One of the biggest is how to reduce the carbon footprint of transport, the largest source of greenhouse gas emissions in the United States. The dominant view, often voiced by corporate titans who would profit from overhauling the vehicle fleet and higher-income people who don’t want to mix with other commuters, is that we need to switch to electric vehicles. But that also ignores the harm created by automobiles. Over 36,000 people were killed by cars in the United States in 2017, and the least-threatening road users — poor, young, elderly, minorities — are disproportionately affected. And while getting everyone in an electric car would reduce tailpipe emissions, building all those batteries would generate a mining boom centered in developing countries, outsourcing the burden to those workers, communities, and their local environments.

By contrast, social movements and racial justice groups have been pushing for massive investments in public transit as the solution to transport emissions. While electric vehicle subsidies primarily benefit high-income households, transit investments usually benefit low-income and minority groups most. Transit also moves people much more efficiently through urban space, and the more people take it, the fewer cars would be in the way of buses. At a time when New York City is hiring a ton of new transit cops, these groups are rightfully asking why, in the face a climate emergency, that money isn’t going to making transit free and increasing service, instead of penalizing people who are already too poor to afford the fare.

Dismantling the fossil fuel industry, overhauling work, challenging misleading technological solutions, and grappling with the oppression and pollution baked into international supply chains will not be easy, but in A Planet to Win the authors assert that together, anything is possible — and you believe them.

AAronoff, Battistoni, Aldana Cohen, and Riofrancos are not calling for complex, focus-group-tested policies developed by technocrats with little connection to people’s lived reality. They present clear plans focused not just on reviving communities, but giving local people the power to seize their destinies. Elites who say climate change is too abstract for people to understand are wrong; the problem is that people have been “stripped of their power,” which is why the goal “isn’t to give Washington, D.C., more power for centralization’s sake, but for federal spending to empower communities at various scales to better control their own lives.”

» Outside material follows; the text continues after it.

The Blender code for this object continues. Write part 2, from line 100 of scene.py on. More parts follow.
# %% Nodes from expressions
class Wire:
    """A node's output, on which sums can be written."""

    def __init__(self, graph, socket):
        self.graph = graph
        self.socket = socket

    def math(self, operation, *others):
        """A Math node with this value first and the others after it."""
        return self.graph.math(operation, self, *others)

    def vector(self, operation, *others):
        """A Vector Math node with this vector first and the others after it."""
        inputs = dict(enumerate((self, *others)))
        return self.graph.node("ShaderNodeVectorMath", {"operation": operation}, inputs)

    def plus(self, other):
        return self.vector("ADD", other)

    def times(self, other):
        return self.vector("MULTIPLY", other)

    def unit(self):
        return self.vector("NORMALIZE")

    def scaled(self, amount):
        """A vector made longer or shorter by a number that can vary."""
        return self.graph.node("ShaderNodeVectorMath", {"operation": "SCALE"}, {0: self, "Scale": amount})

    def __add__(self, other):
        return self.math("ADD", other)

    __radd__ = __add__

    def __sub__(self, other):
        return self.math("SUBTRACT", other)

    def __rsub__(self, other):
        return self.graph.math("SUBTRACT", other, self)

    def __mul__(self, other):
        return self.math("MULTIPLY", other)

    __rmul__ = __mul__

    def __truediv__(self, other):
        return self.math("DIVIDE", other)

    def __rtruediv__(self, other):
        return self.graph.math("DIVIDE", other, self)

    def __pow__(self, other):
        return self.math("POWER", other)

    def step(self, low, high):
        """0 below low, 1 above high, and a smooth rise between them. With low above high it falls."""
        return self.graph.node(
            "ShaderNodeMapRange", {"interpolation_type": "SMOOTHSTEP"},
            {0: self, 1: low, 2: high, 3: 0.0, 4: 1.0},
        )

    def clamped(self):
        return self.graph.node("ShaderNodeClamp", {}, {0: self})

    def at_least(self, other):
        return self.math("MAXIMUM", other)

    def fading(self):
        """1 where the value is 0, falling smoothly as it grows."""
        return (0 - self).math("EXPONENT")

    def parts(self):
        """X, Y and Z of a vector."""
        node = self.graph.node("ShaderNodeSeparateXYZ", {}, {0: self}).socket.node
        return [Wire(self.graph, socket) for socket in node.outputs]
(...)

For local communities to wield that power in service of change, they must be free to imagine a better future, and one of the ways to do that is to revive programs that provide support for working-class artists. Klein reminds us in On Fire that the arts funding in the New Deal challenged “the prevalent idea that art belonged exclusively to the wealthy” by supporting “tens of thousands of painters, musicians, photographers, playwrights, filmmakers, actors, authors, and a huge array of craftspeople,” who produced nearly 475,000 works of visual art and 225,000 musical performances seen by 150 million Americans. At a time when art has become a store of wealth for billionaires and the creative industries have been consolidated by massive corporations, a commitment to arts funding directed at the working class would be transformative in ways we can scarcely imagine. But even in advance of that, the Green New Deal is producing visions of a hopeful future.

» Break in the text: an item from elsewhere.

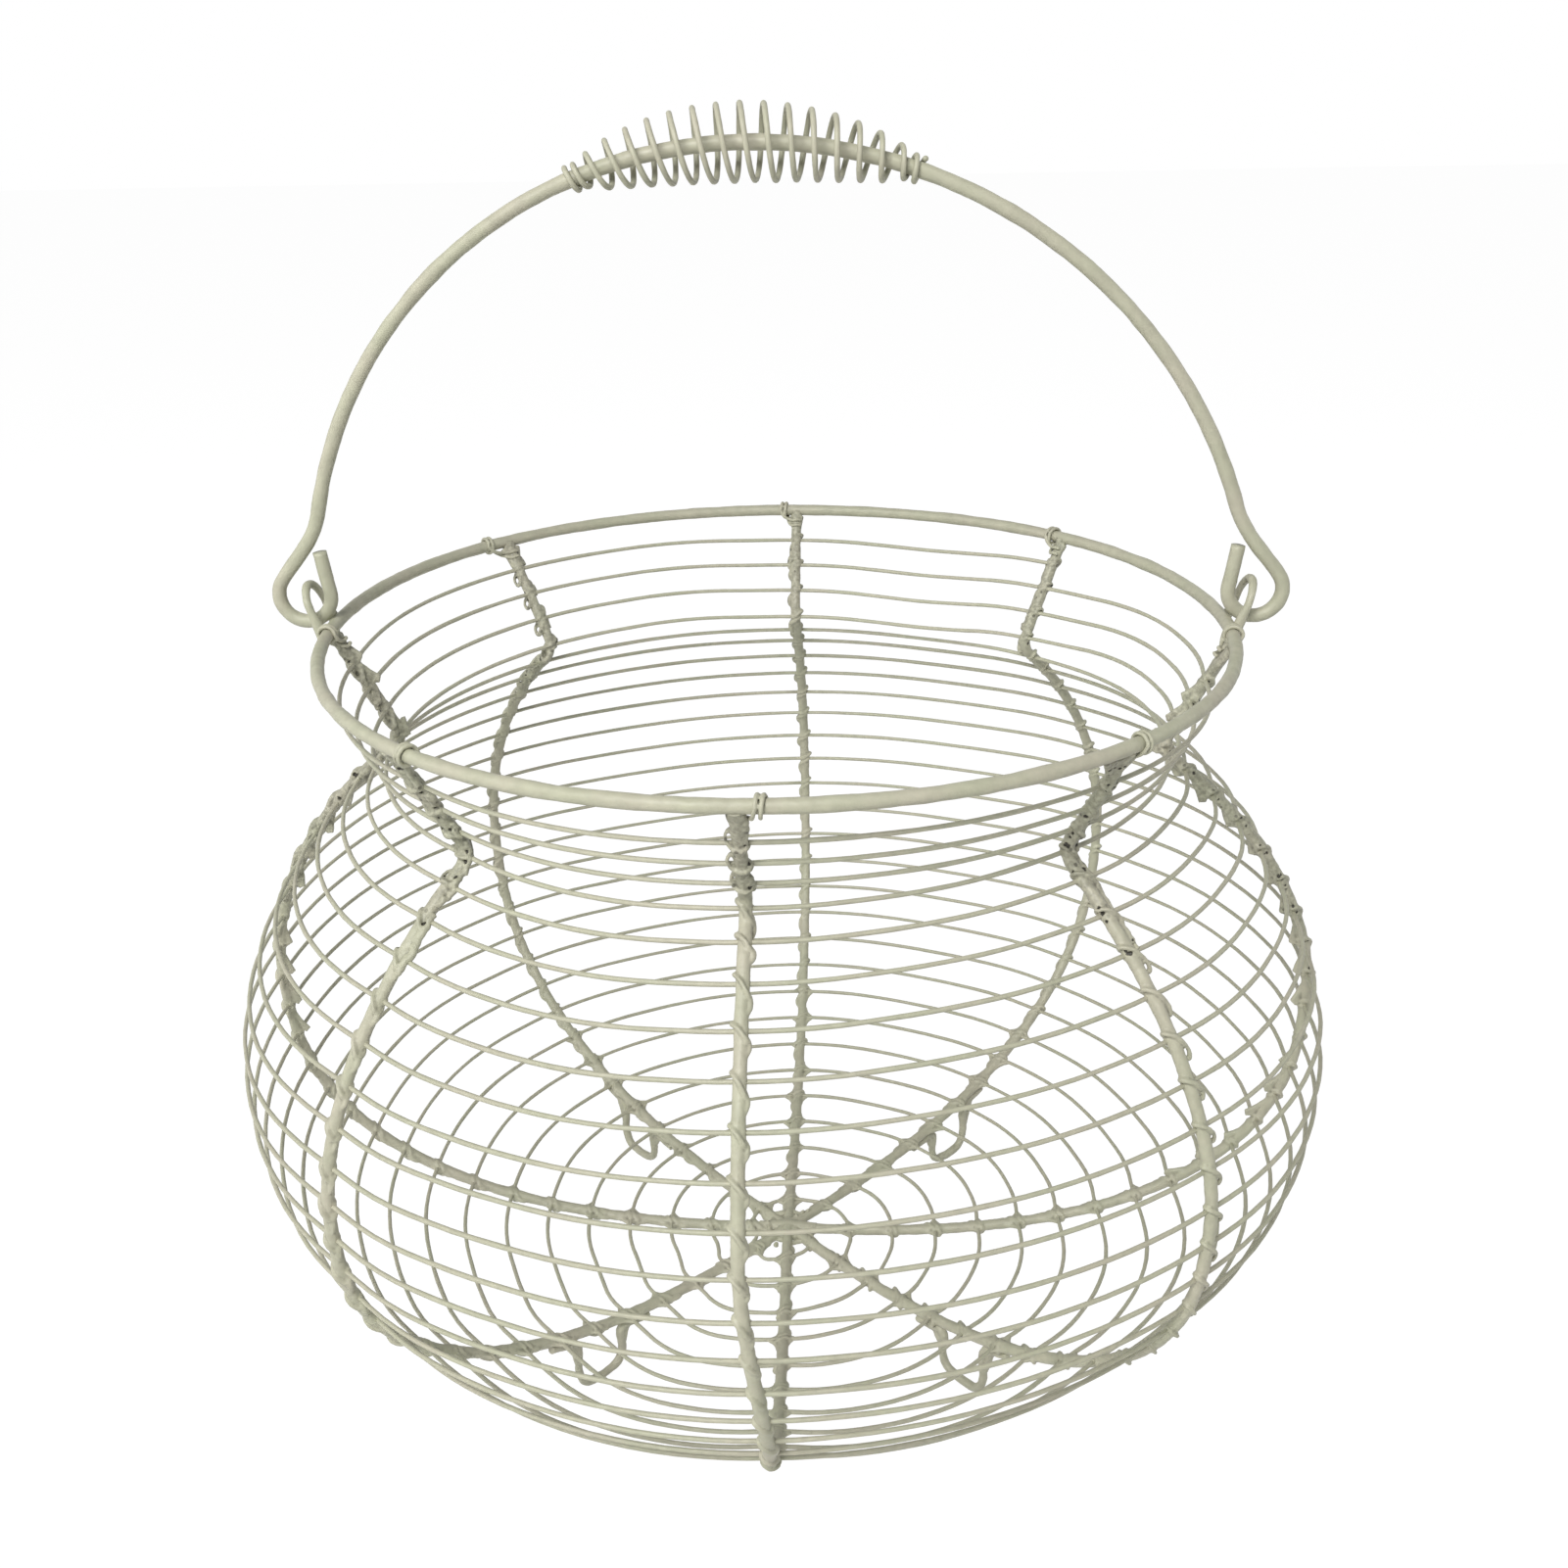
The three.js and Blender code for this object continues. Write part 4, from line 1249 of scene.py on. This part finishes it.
# %% [markdown]
# ## The knot of paint at the middle of the base
#
# Where the ribs meet under the base, the paint pooled and hung in drops while it dried. It
# joins the ribs with thin webs and a few short spikes. These are strands again, drawn
# between neighbouring ribs a little way out from the middle.

# %% Knot under the base
# The strands through the middle: the rib they lie along, their half length and thickness
hub_strands = [("right", 9, 4.4), ("front", 5, 4.0), ("front_right", 5, 3.6),
               ("front_left", 6, 3.6)]
# How far from the middle the webs lie, in mm, and how many spikes stand there
rings, spikes, spike_wire = (3.0, 5.2, 7.6), 7, 1.3 * MM

chance = random.Random(90)
wires = new_wires("base_knot", 4, 10)
hub = rib_frame("right", wall_length)[0]
raised = Vector((0, 0, 0.3 * MM))
for name, reach, thickness in hub_strands:
    way = outward_at(rib_azimuth(name, wall_length)) * reach * MM
    strand = [hub - way, hub + raised, hub + way]
    add_wire(wires, strand, thickness * MM, swell=0.2, ends=(0.8, 0.8))
for index, name in enumerate(rib_names):
    next_name = rib_names[(index + 1) % 8]
    for ring in rings:
        if ring > 5 and chance.random() < 0.35:
            continue
        s = wall_length - ring * chance.uniform(0.85, 1.15) * MM
        start = rib_frame(name, s)[0]
        stop = rib_frame(next_name, s)[0]
        sag = Vector((0, 0, chance.uniform(-0.9, 0.5) * MM))
        middle = start.lerp(stop, 0.5) * 0.92 + sag
        middle.z = start.z + sag.z
        thickness = chance.uniform(1.2, 2.4) * MM
        add_wire(wires, [start, middle, stop], thickness, swell=0.4, seed=index)
for _ in range(spikes):
    azimuth, ring = chance.uniform(0, 2 * math.pi), chance.uniform(4, 11) * MM
    root = outward_at(azimuth) * ring + Vector((0, 0, base_height + 0.4 * MM))
    lean = (chance.uniform(-1, 1), chance.uniform(-1, 1), chance.uniform(1.5, 2.6))
    tip = root + Vector(lean) * MM
    add_wire(wires, [root, root.lerp(tip, 0.6), tip], spike_wire, ends=(1.4, 0.4))
knot = painted(to_mesh(wires), 0.3 * MM, 0.16 * MM)
finish(knot, frame_paint, "basket", "frame_wire")

# %% [markdown]
# ## The colour view
#
# The last line sets the scene's view transform to Standard.

# %% Finish
bpy.context.scene.view_settings.view_transform = "Standard"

A Planet to Win spends most of its time focusing on the next 10 years, but it opens with a disaster response scenario that illustrates how a renewed public sector combined with the climate mitigation plans in the Green New Deal could create a very different outcome if another Katrina-sized hurricane were to hit New Orleans. It’s an example of a climate narrative that’s far too rare, combining “scientific realism with positive political and technological change,” but the hope created by the Green New Deal is starting to generate more of them. In August, AOC released two posters in the style of the New Deal era that showed trains speeding through a Bronx forest dotted with wind turbines and a park in Queens bringing together families, friends, and workers. They followed an even more powerful video, positioned as a “message from the future,” narrated by AOC and illustrated by Molly Crabapple, that described just how much the Green New Deal could succeed in transforming American society.

TThe Green New Deal is a once-in-a-lifetime opportunity to fundamentally overhaul the social, economic, and environmental status quo. While Pettifor offers valuable advice on crafting a new monetary and fiscal framework for such an endeavor, and Klein recounts the past decade of climate developments, Aronoff, Battistoni, Aldana Cohen, and Riofrancos urgently and concisely broaden our political horizons. They’re not distracted by abstract visions of 2050 and beyond, but lay out how a radical Green New Deal could give power back to regular people while addressing the climate crisis over the course of this decade.

No longer will we need to settle for bankrupt futures put forward by billionaires who do little more than greenwash their unsustainable consumption patterns and protect themselves ahead of the climate apocalypse they’re fueling. For the first time in decades, regular people are being given the tools to imagine and action their own future — and with scientists warning we have less than 10 years to get our house in order, we can’t afford to let it pass.

A Planet to Win declares “the age of climate gradualism is over.” It’s time to embrace a radical Green New Deal and take back the future.